After Neal made the stop, Maurer removed Wagoner from the vehicle and interrogated her as they stood on the sidewalk. Wagoner told Maurer that she had met Martin, known to her only by his first name, at her brother’s house approximately one year earlier. She also admitted that she had prior convictions for prostitution and for possession of cocaine. Maurer then interrogated Martin, who told him that he had known Wagoner for two months and that he had met her on one of his walks in the area. The officers testified that Martin could not tell them Wagoner’s name.

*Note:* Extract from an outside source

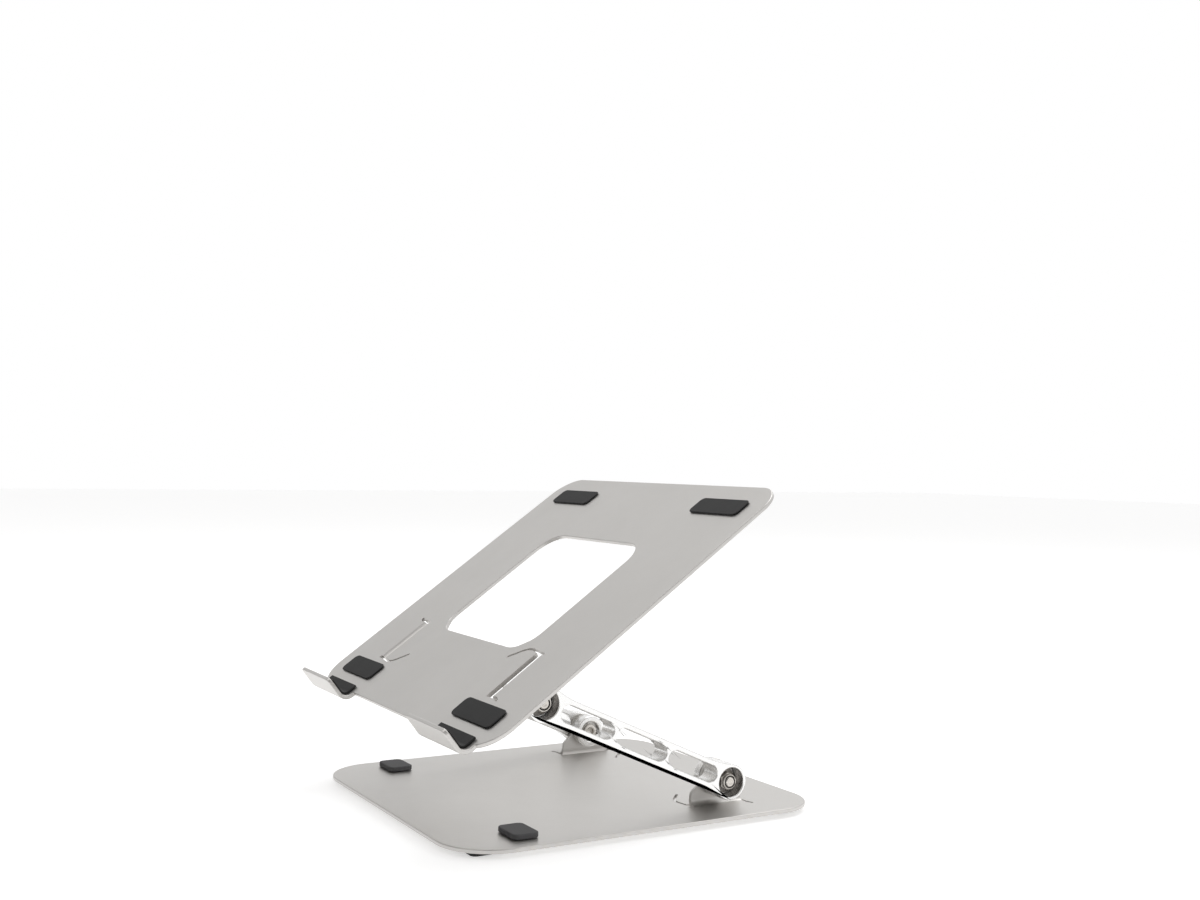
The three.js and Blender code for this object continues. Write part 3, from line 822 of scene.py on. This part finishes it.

While Maurer was questioning Martin, officer Jones obtained consent from Wagoner to search her person, at which time he discovered a condom in her pocket. After Maurer and Jones conferred, Wagoner was arrested and charged with loitering for prostitution purposes, a misdemeanor under Kentucky law if the crime is a second offense. Officer Wesley Cook, who had subsequently responded to the scene, then searched the passenger area of the-automobile and discovered a .25 caliber semi-automatic pistol beneath the rear passenger floor-mat. Because the officer never observed Wagoner turn around or lean over her seat while seated in the front passenger seat, they concluded that the gun belonged to Martin and charged him with carrying a concealed deadly weapon. After it was determined that Martin had at least one prior felony conviction, he was charged with the federal offense of felon in possession of a firearm.

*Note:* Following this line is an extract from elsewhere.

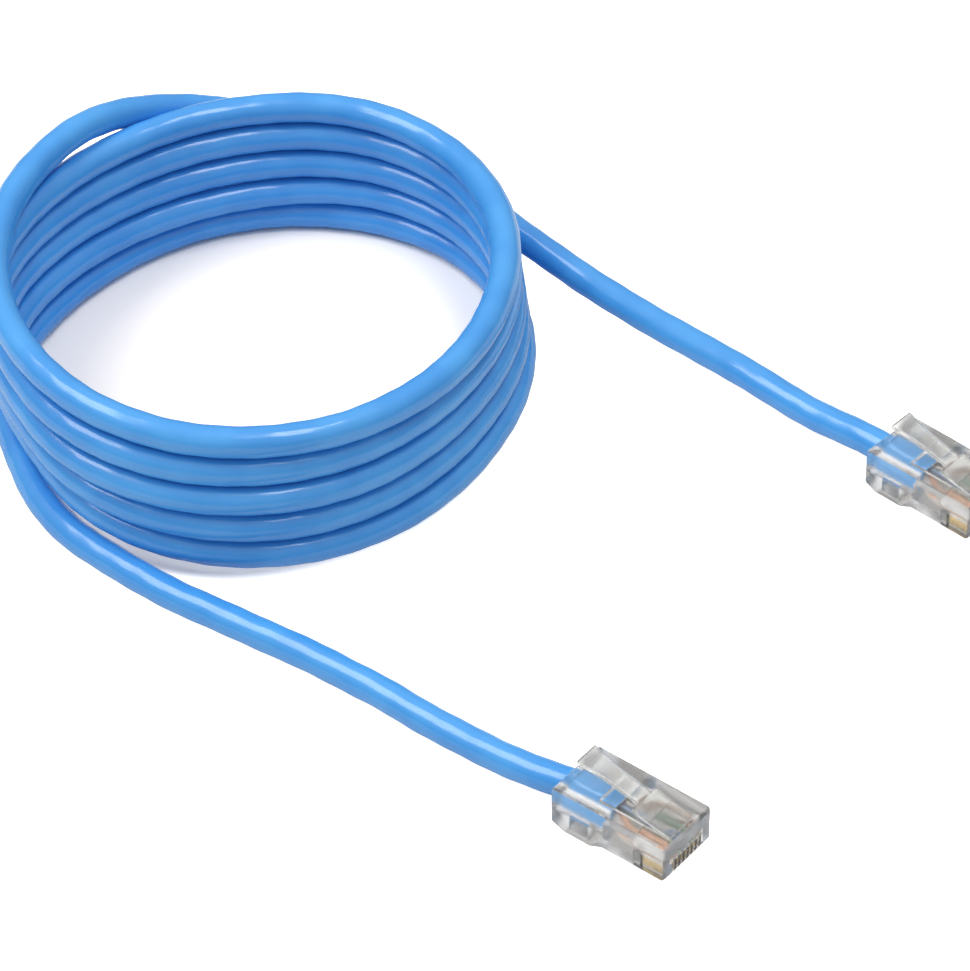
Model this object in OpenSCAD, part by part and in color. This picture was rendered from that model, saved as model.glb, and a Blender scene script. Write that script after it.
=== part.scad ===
// Network patch cable: one coiled cord of four twisted pairs, with a clear
// eight-way modular plug crimped on each end. Millimetres, +Z up.
// The cable lies on the plane z = 0. The origin is on that plane, below the
// middle of the box that holds the two plugs.

/* [Cord] */
// Diameter of the cord over its jacket
cord_d = 5.2; // [5:0.05:5.4]
// Thickness of the jacket
jacket_wall = 0.5; // [0.4:0.05:0.6]
// Diameter of one twisted pair
pair_d = 1.4; // [1.2:0.05:1.5]
// Diameter of one insulated wire
wire_d = 0.88; // [0.8:0.01:0.9]

/* [Coil] */
// Radius of the coil, to the middle of the cord
coil_r = 41.2; // [39:0.1:43]
// How much the coil is longer one way than the other, as a share of its radius
coil_oval = 0.11; // [0:0.01:0.12]
// Direction of the oval's long way
coil_oval_way = 66; // [0:2:180]
// Free height between one turn and the next
turn_gap = 0.1; // [0.1:0.05:0.3]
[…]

In response, the government argues that: (1) the officers had a legal basis to stop Wagoner based on their reasonable suspicion that the crime of loitering for purposes of prostitution was being committed; (2) the officers had probable cause to arrest Wagoner after interrogating her and Martin; (3) independent of the search incident to the arrest, the officers had probable cause to search the vehicle for contraband or evidence of a crime; and (4) the officers had probable cause to arrest Martin for the crime of carrying a concealed deadly weapon.

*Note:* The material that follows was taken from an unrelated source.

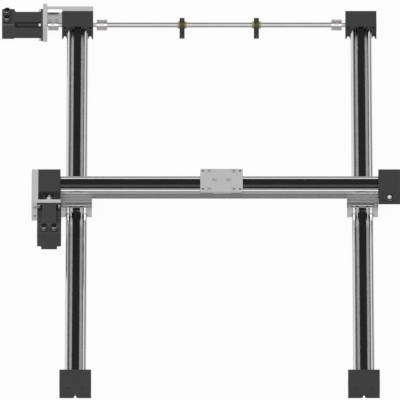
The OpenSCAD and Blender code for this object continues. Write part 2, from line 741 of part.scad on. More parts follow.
// jaw under the plate, toothed like the belt that passes a strand of length l at y0 from its middle
module belt_jaw(l, y0) {
    n = strand_teeth(l);
    land_z = shaft_over_rail + land_r;
    difference() {
        translate([-jaw_w / 2, -jaw_l / 2, jaw_z]) cube([jaw_w, jaw_l, carriage_under - jaw_z]);
        translate([-belt_w / 2 - 0.4, -jaw_l, land_z - jaw_gap])
            cube([belt_w + 0.8, 2 * jaw_l, carriage_under]);
        for (k = [0 : n]) let (y = k * l / n - l / 2 - y0) if (abs(y) < jaw_l / 2 + belt_pitch)
            translate([0, y, 0]) along_x(belt_w + 0.8) groove(land_z - jaw_gap);
        translate([0, 0, jaw_z]) four(2 * jaw_cheek, jaw_l * 0.7) {
            translate([0, 0, -1])
                cylinder(r = head_d(jaw_screw_d) / 2 + screw_gap, h = 1 + head_h(jaw_screw_d));
            cylinder(r = jaw_screw_d / 2 + screw_gap, h = 30);
        }
    }
}
module jaw_screws() {
    shank = carriage_under - jaw_z - head_h(jaw_screw_d) + plate_t / 2 - 0.5;
    translate([0, 0, jaw_z]) four(2 * jaw_cheek, jaw_l * 0.7)
        mirror([0, 0, 1]) cap_screw(jaw_screw_d, shank);
}
module clamp_discs() {
    for (s = [-1, 1]) translate([0, s * disc_l / 2, carriage_under]) difference() {
        cylinder(d = disc_d, h = plate_t);
        translate([0, 0, plate_t - 2.5]) cylinder(d = 6, h = 3, $fn = 6);
    }
}
module carriage_screws() {
    translate([0, 0, carriage_top]) four(plate_hole_w, housing_screw_l)
        flat_screw(housing_screw_d, plate_t + 9);
    clamp_discs();
    jaw_screws();
}
module adapter() {
    z = carriage_top;
    difference() {
        translate([-adapter_w / 2, -carriage_l / 2, z]) cube([adapter_w, carriage_l, adapter_t]);
        translate([0, 0, z + adapter_t]) four(plate_hole_w, plate_hole_l)
            flat_sink(plate_hole_d, adapter_t + 1);
        translate([0, 0, z - eps]) four(dowel_x, dowel_y) cylinder(d = dowel_d, h = adapter_t + 1);
    }
}
module adapter_screws() {
    translate([0, 0, carriage_top + adapter_t]) four(plate_hole_w, plate_hole_l)
        flat_screw(plate_hole_d - 2 * screw_gap, adapter_t + plate_t + 4);
}

// ---------- shaft support, eye along X at the origin ----------
module shaft_support() {
    base = -block_h / 2;
    // half of the outline, from the eye down and out to the foot's tip
    foot_edge = [
        [eye_r, 0], [eye_r, base + support_foot_t + 2], [eye_r + 2, base + support_foot_t],
        [support_foot_l / 2, base + support_foot_t], [support_foot_l / 2, base]
    ];
    mirrored_foot = [for (k = [1 : len(foot_edge)]) foot_edge[len(foot_edge) - k]];
    difference() {
        along_x(support_t) {
            circle(r = eye_r);
            polygon([for (s = [-1, 1], p = s < 0 ? foot_edge : mirrored_foot) [s * p[0], p[1]]]);
        }
        rod_x(bush_d / 2 + fit_gap, support_t + 2);
        for (s = [-1, 1]) translate([0, s * support_hole_s / 2, base - 1])
            cylinder(d = support_hole_d, h = support_foot_t + 4);
    }
}
module support_bush() {
    difference() {
        rod_x(bush_d / 2, support_t + 2 * bush_out);
        rod_x(cross_d / 2 + run_gap, support_t + 2 * bush_out + 1);
    }
}
module at_supports() {
    at_cross() for (s = [-1, 1]) translate([s * support_spacing / 2, 0, 0]) children();
}

// ---------- nodes: fixed frame ----------
module rail_left() { color("gainsboro") on_left() rail_body(side_rail_l); }
module rail_right() { color("gainsboro") on_right() rail_body(side_rail_l); }
module rail_shafts_y() { color("silver") on_sides() guide_shafts(side_rail_l); }
module belt_channels_y() { color("darkgray") on_sides() belt_channel(side_rail_l); }
module drive_block_left() { color("dimgray") on_left() at_drive(side_l) end_block(true); }
module drive_block_right() { color("dimgray") on_right() at_drive(side_l) end_block(true); }
module idler_block_left() { color("dimgray") on_left() at_idler(side_l) end_block(false); }
module idler_block_right() { color("dimgray") on_right() at_idler(side_l) end_block(false); }
module belt_left() { color("#202020") on_left() belt(side_l); }
module belt_right() { color("#202020") on_right() belt(side_l); }
module block_bearings_y() { color("lightgray") on_sides() block_bearings(side_l); }
module y_bracket_end_plate() { color("lightgray") on_left() at_drive(side_l) bracket_end_plate(); }
module y_motor_plate() { color("lightgray") on_left() at_drive(side_l) motor_plate(); }
module y_motor() { color("#404040") on_left() at_drive(side_l) in_motor_frame() motor(); }
module y_motor_connectors() {
    color("#303030") on_left() at_drive(side_l) in_motor_frame() motor_connectors();
}
module shaft_supports() { color("#303030") at_supports() shaft_support(); }
module support_bushes() { color("khaki") at_supports() support_bush(); }
module frame_screws() {
    color("silver") {
        on_left() at_drive(side_l) {
            in_motor_frame() motor_screws();
            bracket_screws();
        }
        on_sides() at_idler(side_l) end_screws();
    }
}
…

The district court conducted a suppression hearing and thereafter granted Martin’s motion to suppress, based on an analysis of the car stop and the search incident to Wagoner’s arrest. We conclude that the district court erred in finding that the officers lacked reasonable suspicion to justify the stop of Martin’s car and in finding that the officers lacked probable cause to arrest Wagoner.
II. ANALYSIS
A. Standard of Review
In reviewing a district court’s determination on suppression questions, “a district court’s factual findings are accepted unless they are clearly erroneous.... ” United States v. Shamaeizadeh, 80 F.3d 1131, 1135 (6th Cir.1996) (citations omitted). The district court’s “determinations of reasonable suspicion and probable cause should be reviewed de novo on appeal.” Ornelas v. United States, 517 U.S. 690, 699, 116 S.Ct. 1657, 134 L.Ed.2d 911 (1996).
B. The Car Stop
“The Fourth Amendment prohibits unreasonable searches and seizures.” United States v. Obasa, 15 F.3d 603, 606 (6th Cir.1994). However, a brief investigative stop, or Terry stop, by an officer who is able to point to “ ‘specific and articulable facts’ ” justifying his or her reasonable suspicion that the suspect has been or is about to be involved in criminal activity is not an unreasonable seizure. United States v. Sokolow, 490 U.S. 1, 12, 109 S.Ct. 1581, 104 L.Ed.2d 1 (1989) (quoting Terry v. Ohio, 392 U.S. 1, 21, 88 S.Ct. 1868, 20 L.Ed.2d 889 (1968)). While “the Fourth Amendment requires that the decision to stop the individual be based on something ‘more substantial than inarticulate hunches[,]’ ... ‘the totality of the circumstances — the whole picture — must be taken into account’” in determining the validity of a challenged stop. United States v. Roberts, 986 F.2d 1026, 1029 (6th Cir.) (quoting Terry, 392 U.S. at 22, 88 S.Ct. 1868).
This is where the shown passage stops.